Comunique-se - Em sua opinião, quais são as tendências para os próximos anos no cenário de jornalismo digital?
 
PC - O formato blog parece ter vindo para ficar. Acostumem-se. Ainda não é comum encontrarmos blogueiros profissionais, mas essa também é uma tendência inevitável na medida em que o oceano de blogs chinfrins avançar sobre a credibilidade do meio. Mas será uma transição de muita tensão entre "jornalistas" e "blogueiros", seja lá qual for a distinção exata. As conexões rápidas permitirão um reforço nas imagens, um item ainda em segundíssimo plano nos noticiários online -- a tradição da Internet é focada em texto, desde o tempo das letrinhas verdes sobre fundo preto.
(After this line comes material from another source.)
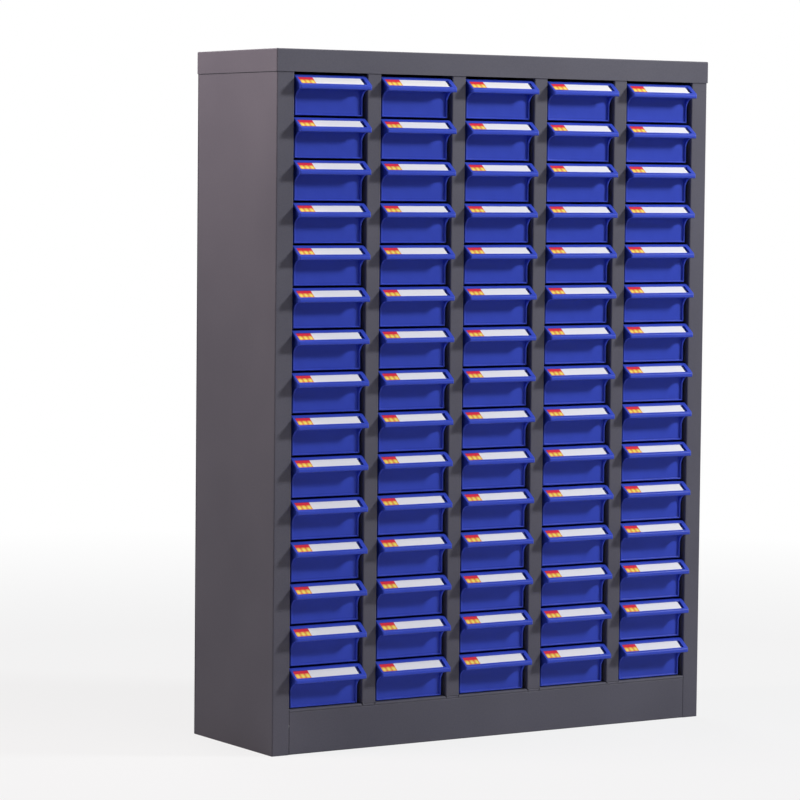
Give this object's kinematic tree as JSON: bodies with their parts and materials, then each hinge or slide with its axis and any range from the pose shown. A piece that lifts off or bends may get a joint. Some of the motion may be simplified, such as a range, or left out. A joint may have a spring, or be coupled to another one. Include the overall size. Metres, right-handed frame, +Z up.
{
  "type": "parts bin cabinet",
  "caption": "Free-standing folded-steel parts cabinet: sliding moulded bins in columns, each with a sloping label lip over a finger gap.",
  "frame": {"origin": "on the floor, under the middle of the whole outline, lips included", "axes": "+Z up, the drawers face -Y, +X to the right of someone who faces them"},
  "size_m": [0.59, 0.1912, 0.78],
  "materials": {
    "powder_coated_steel": "fine-textured dark grey powder coat",
    "runner_steel": "dark grey powder coat over the welded angles",
    "rivet_aluminium": "bare blind rivets",
    "moulded_bin": "blue injection-moulded polypropylene, satin"
  },
  "bodies": {
    "case": {"left_side_panel": "powder_coated_steel", "right_side_panel": "powder_coated_steel", "top_cover": "powder_coated_steel", "back_panel": "powder_coated_steel", "plinth_panel": "powder_coated_steel", "bottom_pan": "powder_coated_steel", "divider_1": "powder_coated_steel", "divider_2": "powder_coated_steel", "divider_3": "powder_coated_steel", "divider_4": "powder_coated_steel", "drawer_runners": "runner_steel", "back_panel_rivets": "rivet_aluminium"},
    "bin_r01_c1": {"drawer_r01_c1": "moulded_bin"},
    "bin_r01_c2": {"drawer_r01_c2": "moulded_bin"},
    "bin_r01_c3": {"drawer_r01_c3": "moulded_bin"},
    "bin_r01_c4": {"drawer_r01_c4": "moulded_bin"},
    "bin_r01_c5": {"drawer_r01_c5": "moulded_bin"},
    "bin_r02_c1": {"drawer_r02_c1": "moulded_bin"},
    "bin_r02_c2": {"drawer_r02_c2": "moulded_bin"},
    "bin_r02_c3": {"drawer_r02_c3": "moulded_bin"},
    "bin_r02_c4": {"drawer_r02_c4": "moulded_bin"},
    "bin_r02_c5": {"drawer_r02_c5": "moulded_bin"},
    "bin_r03_c1": {"drawer_r03_c1": "moulded_bin"},
    "bin_r03_c2": {"drawer_r03_c2": "moulded_bin"},
    "bin_r03_c3": {"drawer_r03_c3": "moulded_bin"},
    "bin_r03_c4": {"drawer_r03_c4": "moulded_bin"},
    "bin_r03_c5": {"drawer_r03_c5": "moulded_bin"},
    "bin_r04_c1": {"drawer_r04_c1": "moulded_bin"},
    "bin_r04_c2": {"drawer_r04_c2": "moulded_bin"},
    "bin_r04_c3": {"drawer_r04_c3": "moulded_bin"},
    "bin_r04_c4": {"drawer_r04_c4": "moulded_bin"},
    "bin_r04_c5": {"drawer_r04_c5": "moulded_bin"},
    "bin_r05_c1": {"drawer_r05_c1": "moulded_bin"},
    "bin_r05_c2": {"drawer_r05_c2": "moulded_bin"},
    "bin_r05_c3": {"drawer_r05_c3": "moulded_bin"},
    "bin_r05_c4": {"drawer_r05_c4": "moulded_bin"},
    "bin_r05_c5": {"drawer_r05_c5": "moulded_bin"},
    "bin_r06_c1": {"drawer_r06_c1": "moulded_bin"},
    "bin_r06_c2": {"drawer_r06_c2": "moulded_bin"},
    "bin_r06_c3": {"drawer_r06_c3": "moulded_bin"},
    "bin_r06_c4": {"drawer_r06_c4": "moulded_bin"},
    "bin_r06_c5": {"drawer_r06_c5": "moulded_bin"},
    "bin_r07_c1": {"drawer_r07_c1": "moulded_bin"},
    "bin_r07_c2": {"drawer_r07_c2": "moulded_bin"},
    "bin_r07_c3": {"drawer_r07_c3": "moulded_bin"},
    "bin_r07_c4": {"drawer_r07_c4": "moulded_bin"},
    "bin_r07_c5": {"drawer_r07_c5": "moulded_bin"},
    "bin_r08_c1": {"drawer_r08_c1": "moulded_bin"},
    "bin_r08_c2": {"drawer_r08_c2": "moulded_bin"},
    "bin_r08_c3": {"drawer_r08_c3": "moulded_bin"},
    "bin_r08_c4": {"drawer_r08_c4": "moulded_bin"},
    "bin_r08_c5": {"drawer_r08_c5": "moulded_bin"},
    "bins_row_09": {"drawer_row_09": "moulded_bin"},
    "bins_row_10": {"drawer_row_10": "moulded_bin"},
    "bins_row_11": {"drawer_row_11": "moulded_bin"},
    "bins_row_12": {"drawer_row_12": "moulded_bin"},
    "bins_row_13": {"drawer_row_13": "moulded_bin"},
    "bins_row_14": {"drawer_row_14": "moulded_bin"},
    "bins_row_15": {"drawer_row_15": "moulded_bin"}
  },
  "joints": [
    {"name": "slide_r01_c1", "type": "slide", "parent": "case", "child": "bin_r01_c1", "axis": [0, -1, 0], "range_m": [0, 0.13]},
    {"name": "slide_r01_c2", "type": "slide", "parent": "case", "child": "bin_r01_c2", "axis": [0, -1, 0], "range_m": [0, 0.13]},
    {"name": "slide_r01_c3", "type": "slide", "parent": "case", "child": "bin_r01_c3", "axis": [0, -1, 0], "range_m": [0, 0.13]},
    {"name": "slide_r01_c4", "type": "slide", "parent": "case", "child": "bin_r01_c4", "axis": [0, -1, 0], "range_m": [0, 0.13]},
    {"name": "slide_r01_c5", "type": "slide", "parent": "case", "child": "bin_r01_c5", "axis": [0, -1, 0], "range_m": [0, 0.13]},
    {"name": "slide_r02_c1", "type": "slide", "parent": "case", "child": "bin_r02_c1", "axis": [0, -1, 0], "range_m": [0, 0.13]},
    {"name": "slide_r02_c2", "type": "slide", "parent": "case", "child": "bin_r02_c2", "axis": [0, -1, 0], "range_m": [0, 0.13]},
    {"name": "slide_r02_c3", "type": "slide", "parent": "case", "child": "bin_r02_c3", "axis": [0, -1, 0], "range_m": [0, 0.13]},
    {"name": "slide_r02_c4", "type": "slide", "parent": "case", "child": "bin_r02_c4", "axis": [0, -1, 0], "range_m": [0, 0.13]},
    {"name": "slide_r02_c5", "type": "slide", "parent": "case", "child": "bin_r02_c5", "axis": [0, -1, 0], "range_m": [0, 0.13]},
    {"name": "slide_r03_c1", "type": "slide", "parent": "case", "child": "bin_r03_c1", "axis": [0, -1, 0], "range_m": [0, 0.13]},
    {"name": "slide_r03_c2", "type": "slide", "parent": "case", "child": "bin_r03_c2", "axis": [0, -1, 0], "range_m": [0, 0.13]},
    {"name": "slide_r03_c3", "type": "slide", "parent": "case", "child": "bin_r03_c3", "axis": [0, -1, 0], "range_m": [0, 0.13]},
    {"name": "slide_r03_c4", "type": "slide", "parent": "case", "child": "bin_r03_c4", "axis": [0, -1, 0], "range_m": [0, 0.13]},
    {"name": "slide_r03_c5", "type": "slide", "parent": "case", "child": "bin_r03_c5", "axis": [0, -1, 0], "range_m": [0, 0.13]},
    {"name": "slide_r04_c1", "type": "slide", "parent": "case", "child": "bin_r04_c1", "axis": [0, -1, 0], "range_m": [0, 0.13]},
    {"name": "slide_r04_c2", "type": "slide", "parent": "case", "child": "bin_r04_c2", "axis": [0, -1, 0], "range_m": [0, 0.13]},
    {"name": "slide_r04_c3", "type": "slide", "parent": "case", "child": "bin_r04_c3", "axis": [0, -1, 0], "range_m": [0, 0.13]},
    {"name": "slide_r04_c4", "type": "slide", "parent": "case", "child": "bin_r04_c4", "axis": [0, -1, 0], "range_m": [0, 0.13]},
    {"name": "slide_r04_c5", "type": "slide", "parent": "case", "child": "bin_r04_c5", "axis": [0, -1, 0], "range_m": [0, 0.13]},
    {"name": "slide_r05_c1", "type": "slide", "parent": "case", "child": "bin_r05_c1", "axis": [0, -1, 0], "range_m": [0, 0.13]},
    {"name": "slide_r05_c2", "type": "slide", "parent": "case", "child": "bin_r05_c2", "axis": [0, -1, 0], "range_m": [0, 0.13]},
    {"name": "slide_r05_c3", "type": "slide", "parent": "case", "child": "bin_r05_c3", "axis": [0, -1, 0], "range_m": [0, 0.13]},
    {"name": "slide_r05_c4", "type": "slide", "parent": "case", "child": "bin_r05_c4", "axis": [0, -1, 0], "range_m": [0, 0.13]},
    {"name": "slide_r05_c5", "type": "slide", "parent": "case", "child": "bin_r05_c5", "axis": [0, -1, 0], "range_m": [0, 0.13]},
    {"name": "slide_r06_c1", "type": "slide", "parent": "case", "child": "bin_r06_c1", "axis": [0, -1, 0], "range_m": [0, 0.13]},
    {"name": "slide_r06_c2", "type": "slide", "parent": "case", "child": "bin_r06_c2", "axis": [0, -1, 0], "range_m": [0, 0.13]},
    {"name": "slide_r06_c3", "type": "slide", "parent": "case", "child": "bin_r06_c3", "axis": [0, -1, 0], "range_m": [0, 0.13]},
    {"name": "slide_r06_c4", "type": "slide", "parent": "case", "child": "bin_r06_c4", "axis": [0, -1, 0], "range_m": [0, 0.13]},
    {"name": "slide_r06_c5", "type": "slide", "parent": "case", "child": "bin_r06_c5", "axis": [0, -1, 0], "range_m": [0, 0.13]},
    {"name": "slide_r07_c1", "type": "slide", "parent": "case", "child": "bin_r07_c1", "axis": [0, -1, 0], "range_m": [0, 0.13]},
    {"name": "slide_r07_c2", "type": "slide", "parent": "case", "child": "bin_r07_c2", "axis": [0, -1, 0], "range_m": [0, 0.13]},
    {"name": "slide_r07_c3", "type": "slide", "parent": "case", "child": "bin_r07_c3", "axis": [0, -1, 0], "range_m": [0, 0.13]},
    {"name": "slide_r07_c4", "type": "slide", "parent": "case", "child": "bin_r07_c4", "axis": [0, -1, 0], "range_m": [0, 0.13]},
    {"name": "slide_r07_c5", "type": "slide", "parent": "case", "child": "bin_r07_c5", "axis": [0, -1, 0], "range_m": [0, 0.13]},
    {"name": "slide_r08_c1", "type": "slide", "parent": "case", "child": "bin_r08_c1", "axis": [0, -1, 0], "range_m": [0, 0.13]},
    {"name": "slide_r08_c2", "type": "slide", "parent": "case", "child": "bin_r08_c2", "axis": [0, -1, 0], "range_m": [0, 0.13]},
    {"name": "slide_r08_c3", "type": "slide", "parent": "case", "child": "bin_r08_c3", "axis": [0, -1, 0], "range_m": [0, 0.13]},
    {"name": "slide_r08_c4", "type": "slide", "parent": "case", "child": "bin_r08_c4", "axis": [0, -1, 0], "range_m": [0, 0.13]},
    {"name": "slide_r08_c5", "type": "slide", "parent": "case", "child": "bin_r08_c5", "axis": [0, -1, 0], "range_m": [0, 0.13]},
    {"name": "slide_row_09", "type": "slide", "parent": "case", "child": "bins_row_09", "axis": [0, -1, 0], "range_m": [0, 0.13]},
    {"name": "slide_row_10", "type": "slide", "parent": "case", "child": "bins_row_10", "axis": [0, -1, 0], "range_m": [0, 0.13]},
    {"name": "slide_row_11", "type": "slide", "parent": "case", "child": "bins_row_11", "axis": [0, -1, 0], "range_m": [0, 0.13]},
    {"name": "slide_row_12", "type": "slide", "parent": "case", "child": "bins_row_12", "axis": [0, -1, 0], "range_m": [0, 0.13]},
    {"name": "slide_row_13", "type": "slide", "parent": "case", "child": "bins_row_13", "axis": [0, -1, 0], "range_m": [0, 0.13]},
    {"name": "slide_row_14", "type": "slide", "parent": "case", "child": "bins_row_14", "axis": [0, -1, 0], "range_m": [0, 0.13]},
    {"name": "slide_row_15", "type": "slide", "parent": "case", "child": "bins_row_15", "axis": [0, -1, 0], "range_m": [0, 0.13]}
  ]
}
A própria blogosfera já se adiantou: cada vez mais os fotologs dividem espaço com os blogs tradicionais. Outra tendência benéfica para o jornalismo digital: a política de portais está com os dias contados. Esse resquício da febre especulativa da "Nova Economia" já vai tarde. Quem tem saudades? Site bom anda com as próprias pernas; se depende do portal, pelo um dos dois faz mau negócio.
 
Comunique-se - Algumas pessoas apostam em cross content como um caminho natural no jornalismo digital. Você concorda?

PC - O caminho certamente é esse. A versatilidade é benéfica tanto para o veículo quanto para o profissional.